Myomectomy; Removing the Fibroids

Myomectomy; Removing the Fibroids

 Myomectomy means removal of the myomas (leiyomyomas or fibroids).





When women wish to preserve childbearing potential, myomectomy may be performed.
Unlike hysterectomy in which the entire uterus is removed, myomectomy is a surgical procedure in which individual fibroids are removed.
 

Approximately 18,000 myomectomies are performed yearly in the United States.

In general, myomectomy diminishes menorrhagia (prolonged and/or profuse menstrual flow) in roughly 80% of patients presenting with this symptom.
 

Unfortunately, there is a significant risk of recurrence of fibroids after myomectomy; in some studies up to 10% of women who underwent an initial myomectomy required a second major operative procedure.
In addition, 1/4 to 1/2 of women who underwent myomectomies had evidence by ultrasound of recurrence of their fibroids within 1 to 10 years.
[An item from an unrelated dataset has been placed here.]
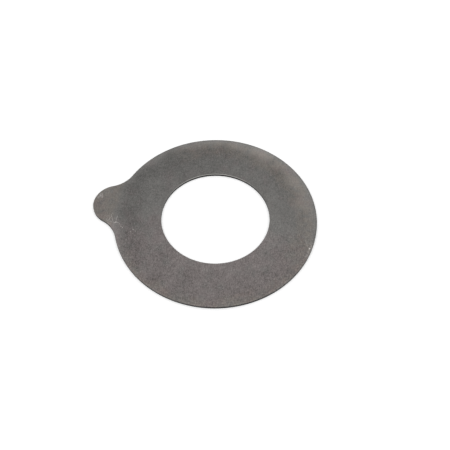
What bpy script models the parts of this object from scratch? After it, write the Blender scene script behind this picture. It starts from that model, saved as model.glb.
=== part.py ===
"""Thrust washer with one rounded tab, blanked in one stroke from flat sheet steel.

The washer lies flat with its upper face towards +Z and its tab towards -X. The tab drops into a notch
beside the shaft and stops the washer turning with it.
"""

from collections import namedtuple
from math import acos, atan2, ceil, cos, pi, radians, sin

import bmesh
import bpy

# Driving sizes, in metres
OUTSIDE_DIAMETER = 0.095
BORE_DIAMETER = 0.0508
SHEET_THICKNESS = 0.00125
TAB_PROJECTION = 0.01115  # how far the tab stands out past the rim
TAB_TIP_RADIUS = 0.0109
TAB_ROOT_FILLET = 0.01425

# Section of the sheared edges, in metres from the true outline and from each face
ROLL_OVER_WIDTH = 0.0002
ROLL_OVER_HEIGHT = 0.0001
TEAR_SETBACK = 0.00002  # how far the torn lower part of an edge stands back
BURR_CHAMFER = 0.00003  # the burr on the lower face, tumbled off
TORN_SHARE = 0.45  # part of the sheet's thickness that tore instead of shearing cleanly

# Fineness of the facets
CHORD_ERROR = 0.000005  # how far a facet may lie inside its true arc, in metres
ROLL_OVER_FACETS = 4
SMOOTH_ANGLE = radians(35)

# Dark, satin steel as it comes off the press
STEEL_COLOUR = (0.168, 0.159, 0.153, 1.0)
STEEL_METALLIC = 0.9
STEEL_ROUGHNESS = 0.45

CONVEX = 1
CONCAVE = -1

# One stretch of the outline: it runs from the angle start through sweep, counter-clockwise if positive
Arc = namedtuple("Arc", "centre_x centre_y radius start sweep bulge")


def clear_scene():
    for thing in list(bpy.data.objects):
        bpy.data.objects.remove(thing)


def angle_opposite(side, first, second):
    """The angle between the sides first and second of a triangle, opposite the given side."""
    return acos((first**2 + second**2 - side**2) / (2 * first * second))


def outline_arcs():
    """The outline about the bore's axis: the rim, a root fillet, the tab's tip and the other fillet.

    The arcs touch tangentially, because the bore's axis, the centre of the tab's tip and the centre of a
    fillet make a triangle whose sides are sums of their radii.
    """
    rim_radius = OUTSIDE_DIAMETER / 2
    tip_distance = rim_radius + TAB_PROJECTION - TAB_TIP_RADIUS
    fillet_distance = rim_radius + TAB_ROOT_FILLET
    tip_to_fillet = TAB_TIP_RADIUS + TAB_ROOT_FILLET
    at_axis = angle_opposite(tip_to_fillet, tip_distance, fillet_distance)
    at_tip = angle_opposite(fillet_distance, tip_distance, tip_to_fillet)
    at_fillet = pi - at_axis - at_tip

    fillet_x = -fillet_distance * cos(at_axis)
    fillet_y = fillet_distance * sin(at_axis)
    return [
        Arc(0, 0, rim_radius, at_axis - pi, 2 * (pi - at_axis), CONVEX),
        Arc(fillet_x, fillet_y, TAB_ROOT_FILLET, -at_axis, -at_fillet, CONCAVE),
        Arc(-tip_distance, 0, TAB_TIP_RADIUS, at_tip, 2 * (pi - at_tip), CONVEX),
        Arc(fillet_x, -fillet_y, TAB_ROOT_FILLET, at_axis + at_fillet, -at_fillet, CONCAVE),
    ]


def facet_count(arc):
    """An even number, so that a point stands in the middle of the rim and of the tab's tip."""
    facet_angle = 2 * acos(1 - CHORD_ERROR / arc.radius)
    return 2 * ceil(abs(arc.sweep) / facet_angle / 2)


def outline_points(setback=0.0):
    """Points of the outline, counter-clockwise, drawn in everywhere by setback."""
    points = []
    for arc in outline_arcs():
        radius = arc.radius - arc.bulge * setback
        steps = facet_count(arc)
        for step in range(steps):
            angle = arc.start + arc.sweep * step / steps
            points.append((arc.centre_x + radius * cos(angle), arc.centre_y + radius * sin(angle)))
    return points


def bore_points(setback=0.0):
    """Points of the bore, each on the line from the bore's axis to a point of the outline."""
    radius = BORE_DIAMETER / 2 + setback
    bearings = [atan2(y, x) for x, y in outline_points()]
    return [(radius * cos(bearing), radius * sin(bearing)) for bearing in bearings]


def sheared_section():
    """(setback, height) up a sheared edge: burr chamfer, torn zone, burnished band and rounded roll-over."""
    section = [
        (TEAR_SETBACK + BURR_CHAMFER, 0.0),
        (TEAR_SETBACK, BURR_CHAMFER),
        (0.0, TORN_SHARE * SHEET_THICKNESS),
    ]
    for step in range(ROLL_OVER_FACETS + 1):
        turn = pi / 2 * step / ROLL_OVER_FACETS
        setback = ROLL_OVER_WIDTH * (1 - cos(turn))
        height = SHEET_THICKNESS - ROLL_OVER_HEIGHT * (1 - sin(turn))
        section.append((setback, height))
    return section


def add_ring(shape, points, height):
    return [shape.verts.new((x, y, height)) for x, y in points]


def join_rings(shape, first, second):
    """A closed strip of quads between two rings of equally many points."""
    for index in range(len(first)):
        previous = index - 1
        shape.faces.new((first[previous], first[index], second[index], second[previous]))


def washer_mesh():
    """Rings up the outside edge and down the bore, joined in turn: edge, upper face, bore, lower face."""
    shape = bmesh.new()
    section = sheared_section()
    rings = [add_ring(shape, outline_points(setback), height) for setback, height in section]
    rings += [add_ring(shape, bore_points(setback), height) for setback, height in reversed(section)]
    for index in range(len(rings)):
        join_rings(shape, rings[index - 1], rings[index])
    bmesh.ops.recalc_face_normals(shape, faces=shape.faces)

    mesh = bpy.data.meshes.new("washer")
    shape.to_mesh(mesh)
    shape.free()
    mesh.shade_smooth()
    mesh.set_sharp_from_angle(angle=SMOOTH_ANGLE)
    return mesh


def steel():
    material = bpy.data.materials.new("steel")
    material.use_nodes = True
    surface = material.node_tree.nodes["Principled BSDF"]
    surface.inputs["Base Color"].default_value = STEEL_COLOUR
    surface.inputs["Metallic"].default_value = STEEL_METALLIC
    surface.inputs["Roughness"].default_value = STEEL_ROUGHNESS
    return material


def add_washer():
    """The mesh has its origin on the bore's axis, and is placed so that the whole outline is centred."""
    washer = bpy.data.objects.new("washer", washer_mesh())
    washer.data.materials.append(steel())
    washer.location.x = TAB_PROJECTION / 2
    bpy.context.scene.collection.objects.link(washer)


clear_scene()
add_washer()
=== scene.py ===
"""Finished look of a blanked sheet-steel thrust washer: its surface, the light on it and the camera."""

from math import acos, ceil, cos, pi, radians, sin
from types import SimpleNamespace

import bpy
import numpy as np
from mathutils import Matrix, Vector


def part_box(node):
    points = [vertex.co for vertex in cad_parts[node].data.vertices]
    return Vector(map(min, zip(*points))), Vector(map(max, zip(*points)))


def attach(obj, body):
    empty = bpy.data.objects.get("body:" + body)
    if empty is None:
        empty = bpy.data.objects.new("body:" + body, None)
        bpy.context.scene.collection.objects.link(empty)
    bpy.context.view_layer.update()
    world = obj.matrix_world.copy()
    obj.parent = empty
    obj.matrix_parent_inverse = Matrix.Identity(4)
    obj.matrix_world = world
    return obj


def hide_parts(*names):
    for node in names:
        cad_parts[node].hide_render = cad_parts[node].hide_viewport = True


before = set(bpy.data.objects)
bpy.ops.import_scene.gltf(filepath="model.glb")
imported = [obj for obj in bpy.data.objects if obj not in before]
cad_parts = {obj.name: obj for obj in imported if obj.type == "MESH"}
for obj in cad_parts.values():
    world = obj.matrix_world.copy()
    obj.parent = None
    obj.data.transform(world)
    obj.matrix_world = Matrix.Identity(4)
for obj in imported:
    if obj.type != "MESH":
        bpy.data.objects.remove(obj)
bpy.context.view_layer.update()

# The solid's size, in metres, read from the frame
LOW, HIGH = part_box("washer")
THICKNESS = HIGH.z - LOW.z
RIM_RADIUS = (HIGH.y - LOW.y) / 2
BORE_X = HIGH.x - RIM_RADIUS  # where the bore's axis stands
TAB_PROJECTION = HIGH.x - LOW.x - 2 * RIM_RADIUS

# Sizes that the box doesn't hold, in metres, as the solid has them
BORE_RADIUS = 0.0254
TIP_RADIUS = 0.0109
ROOT_FILLET = 0.01425
ROLL_OVER_WIDTH = 0.0002
ROLL_OVER_HEIGHT = 0.0001
TEAR_SETBACK = 0.00002
BURR_CHAMFER = 0.00003
TORN_SHARE = 0.45

# Unevenness that blanking leaves, in metres
ROLL_OVER_WIDTH_WANDER = 0.00003
ROLL_OVER_HEIGHT_WANDER = 0.000015
TEAR_LINE_WANDER = 0.00007
TEAR_ROUGHNESS = 0.000012
STRIATION = 0.000002
EDGE_DROOP = 0.00003
DROOP_REACH = 0.0035
SADDLE_WARP = 0.00005

# How many waves the wandering lines have round an edge, at the most
TEAR_LINE_WAVES = 60
ROLL_OVER_WIDTH_WAVES = 14
ROLL_OVER_HEIGHT_WAVES = 9

# First seeds of the two edges' random draws
RIM_SEED = 10
BORE_SEED = 30

# How dark and torn the burr looks, and how soon the sheared skin ends on the roll-over
BURR_SKIN = 0.6
SKIN_THINNING = 0.9
HIGHLIGHT_THINNING = 1.6  # added under the bore's painted highlight

# Fineness of the mesh
CHORD_ERROR = 0.0000006
BURR_RINGS = 2
TORN_RINGS = 8
BURNISHED_RINGS = 5
ROLL_OVER_RINGS = 8
UPPER_FACE_RINGS = 26
LOWER_FACE_RINGS = 10
SMOOTH_ANGLE = radians(40)

# The bore's edge carries a painted highlight towards this azimuth, in degrees, and the cosines of the angles
# from there say where the highlight starts and where it is full
BORE_HIGHLIGHT_AZIMUTH = 104
BORE_HIGHLIGHT_COSINES = (0.3125, 0.9375)

# Layout of the surface on its map: two plans side by side, cornerwise, in the unit square
MAP_SCALE = 1 / 0.172
UPPER_PLAN_PLACE = (0.297, 0.297)
LOWER_PLAN_PLACE = (0.712, 0.712)
UPPER_PLAN_TURN = radians(-225)
LOWER_PLAN_TURN = radians(-45)

# Dark, satin steel as it comes off the press; the two sheared-edge colours are partly the edges' own duller
# steel and partly painted shade
STEEL = (0.165, 0.156, 0.150)
SHEARED_STEEL = (0.060, 0.057, 0.055)
TORN_STEEL = (0.016, 0.015, 0.014)

# The photograph's view
PICTURE_SIDE = 450  # pixels
SENSOR_WIDTH = 36.0
FOCAL_LENGTH = 58.52
CAMERA_DISTANCE = 7.22 * RIM_RADIUS
CAMERA_AZIMUTH = radians(8.94)
CAMERA_ELEVATION = radians(55.78)
CAMERA_ROLL = radians(0.19)
RING_CENTRE_PIXEL = (215.46, 217.07)  # where the photograph shows the centre of the ring's upper face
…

In general there is 2 types of myomectomy;

   1. laparotomic (abdominal) myomectomy (open surgery)
   2. laparoscopic myomectomy (close surgery)
      However fibroids can be removed from vagina by using hysterescope (hysteroscopic myomectomy).

Although many fibroids can be removed through the laparoscope, the decision of which myomas should be removed laparoscopically and which by laparotomy depends on many factors.
A woman should discuss the advantages, disadvantages, and risks of each type of surgery with a surgeon who is experienced in all treatment methods.